## Task prompt
Set down exactly, please, each line from the one containing "for face_name in" through the one containing "before = set(bpy.data.objects)", both lines included, and no other line.

+===+

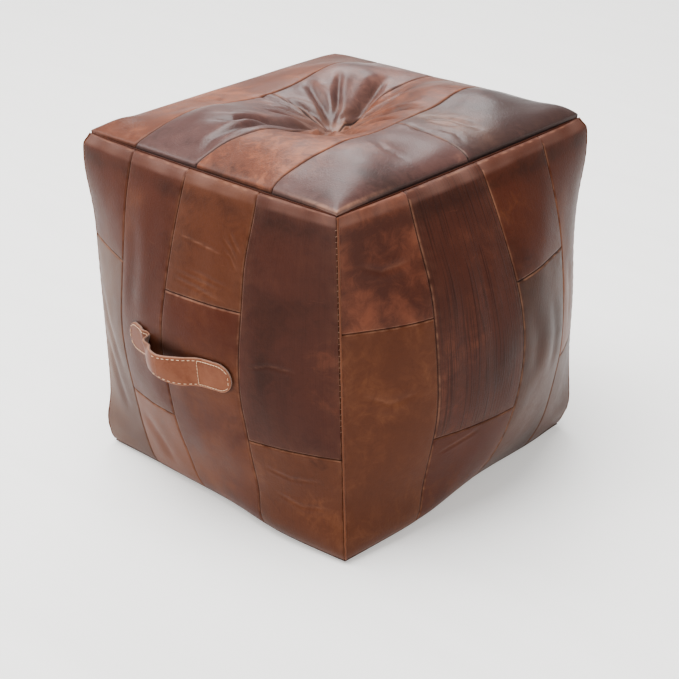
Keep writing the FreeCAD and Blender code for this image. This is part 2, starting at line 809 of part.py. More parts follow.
def grip_stitches():
    """Two rows of thread along the free part."""
    half = size("strap_width") / 2 - size("stitch_inset")
    lift = size("strap_face") + size("strap_lining") + size("stitch_radius") + size("stitch_lift")
    pitch, long = size("stitch_pitch"), size("stitch_long")
    curve = strap_curve()
    low, high = size("grip_left") + pitch, size("grip_right") - pitch / 2
    count = int((high - low) / pitch)
    stitches = []
    for row in (-half, half):
        for i in range(count):
            x = low + (high - low) * (i + 0.5) / count
            crossing = curve.intersectCC(Part.LineSegment(Vector(x, -2 * EDGE_Y, 0), Vector(x, 0, 0)))[0]
            at = curve.parameter(Vector(crossing.X, crossing.Y, 0))
            middle = curve.value(at) + outward(curve, at) * lift + Vector(0, 0, size("handle_z") + row)
            step = curve.tangent(at)[0] * (long / 2)
            stitches.append(stitch_between(middle - step, middle + step))
    keep("handle_grip_stitches", feature("handle_grip_stitches", Part.makeCompound(stitches)))


# ---------------------------------------------------------------- thread along the cube's edges


def edge_threads():
    """The sewing thread of the cube's twelve edge seams, laid straight along each edge."""
    out, radius, clear = size("thread_out"), size("thread_radius"), size("thread_end")
    hx, hy = EDGE_X / 2, EDGE_Y / 2
    upright = []
    for sx in (-1, 1):
        for sy in (-1, 1):
            thing = doc.addObject("Part::Cylinder", "corner_thread")
            thing.setExpression("Radius", "size.thread_radius")
            thing.setExpression("Height", "size.edge_z - 2 * size.thread_end")
            thing.Placement.Base = Vector(sx * (hx + out / 2), sy * (hy + out / 2), clear)
            upright.append(thing)
    corners = doc.addObject("Part::Compound", "corner_seam_threads")
    corners.Links = upright
    keep("corner_seam_threads", corners)
    level = []
    for z in (2 * radius, EDGE_Z):
        for turn, half, reach in ((0, hx, hy), (90, hy, hx), (180, hx, hy), (270, hy, hx)):
            thing = doc.addObject("Part::Cylinder", "rim_thread")
            thing.setExpression("Radius", "size.thread_radius")
            thing.Height = 2 * (half - clear)
            spin = Rotation(Vector(0, 0, 1), turn)
            start = spin.multVec(Vector(-(half - clear), -(reach + out), z))
            thing.Placement = Placement(start, spin * Rotation(Vector(0, 1, 0), 90))
            level.append(thing)
    rims = doc.addObject("Part::Compound", "rim_seam_threads")
    rims.Links = level
    keep("rim_seam_threads", rims)


# ---------------------------------------------------------------- build, check and write


def write_parts():
    """Stops on any object that failed, then writes one file for each node."""
    doc.recompute()
    failed = [o.Label for o in doc.Objects if {"Invalid", "Error"} & set(o.State)]
    if failed:
        raise RuntimeError(f"these objects failed: {failed}")
    os.makedirs("parts", exist_ok=True)
    for name, thing in nodes.items():
        shape = thing.Shape
        if shape.isNull() or not shape.isValid() or shape.Volume <= 0:
            raise RuntimeError(f"{name} has no valid shape")
    for old in os.listdir("parts"):
        os.remove(os.path.join("parts", old))
    for name, thing in nodes.items():
        thing.Shape.exportStep(os.path.join("parts", f"{name}.step"))
        print(f"{name}: {len(thing.Shape.Solids)} solids, {thing.Shape.Volume:.0f} mm3")


for face_name in SIDES:
    side_patches(face_name)
top_patches()
base_panels()
inner_layers()
tuft_anchor()
tuft_twine()
zip_tapes()
zip_teeth()
zip_stops()
zip_slider()
zip_pull()
handle_ends()
handle_grip()
end_stitches()
grip_stitches()
edge_threads()
write_parts()
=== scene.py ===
import json
import math

import bmesh
import bpy
import numpy as np
from mathutils import Matrix, Vector


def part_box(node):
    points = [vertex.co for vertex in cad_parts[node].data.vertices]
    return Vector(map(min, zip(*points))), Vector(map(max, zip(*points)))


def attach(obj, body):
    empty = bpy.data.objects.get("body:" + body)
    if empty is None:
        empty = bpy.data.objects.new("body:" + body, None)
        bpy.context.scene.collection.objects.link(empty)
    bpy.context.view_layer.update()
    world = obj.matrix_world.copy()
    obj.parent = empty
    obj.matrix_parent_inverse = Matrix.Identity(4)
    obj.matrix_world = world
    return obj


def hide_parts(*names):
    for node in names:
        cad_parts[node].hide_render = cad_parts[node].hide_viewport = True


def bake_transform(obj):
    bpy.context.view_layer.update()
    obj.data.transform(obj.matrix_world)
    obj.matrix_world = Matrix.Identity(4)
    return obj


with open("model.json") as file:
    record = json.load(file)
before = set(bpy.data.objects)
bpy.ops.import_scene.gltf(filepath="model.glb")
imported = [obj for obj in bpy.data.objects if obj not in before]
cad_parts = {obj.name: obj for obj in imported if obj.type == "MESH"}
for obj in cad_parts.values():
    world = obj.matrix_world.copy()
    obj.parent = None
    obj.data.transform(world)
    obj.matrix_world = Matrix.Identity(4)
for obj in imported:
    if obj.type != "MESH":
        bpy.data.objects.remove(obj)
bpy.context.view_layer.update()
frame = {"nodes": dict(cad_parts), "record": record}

# The looks of the leather cube pouf. Shapes are worked out in millimetres and written in metres.

MM = 0.001
rng = np.random.default_rng(7)

# ---- sizes read from the frame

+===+

## Answer below
for face_name in SIDES:
    side_patches(face_name)
top_patches()
base_panels()
inner_layers()
tuft_anchor()
tuft_twine()
zip_tapes()
zip_teeth()
zip_stops()
zip_slider()
zip_pull()
handle_ends()
handle_grip()
end_stitches()
grip_stitches()
edge_threads()
write_parts()
=== scene.py ===
import json
import math

import bmesh
import bpy
import numpy as np
from mathutils import Matrix, Vector


def part_box(node):
    points = [vertex.co for vertex in cad_parts[node].data.vertices]
    return Vector(map(min, zip(*points))), Vector(map(max, zip(*points)))


def attach(obj, body):
    empty = bpy.data.objects.get("body:" + body)
    if empty is None:
        empty = bpy.data.objects.new("body:" + body, None)
        bpy.context.scene.collection.objects.link(empty)
    bpy.context.view_layer.update()
    world = obj.matrix_world.copy()
    obj.parent = empty
    obj.matrix_parent_inverse = Matrix.Identity(4)
    obj.matrix_world = world
    return obj


def hide_parts(*names):
    for node in names:
        cad_parts[node].hide_render = cad_parts[node].hide_viewport = True


def bake_transform(obj):
    bpy.context.view_layer.update()
    obj.data.transform(obj.matrix_world)
    obj.matrix_world = Matrix.Identity(4)
    return obj


with open("model.json") as file:
    record = json.load(file)
before = set(bpy.data.objects)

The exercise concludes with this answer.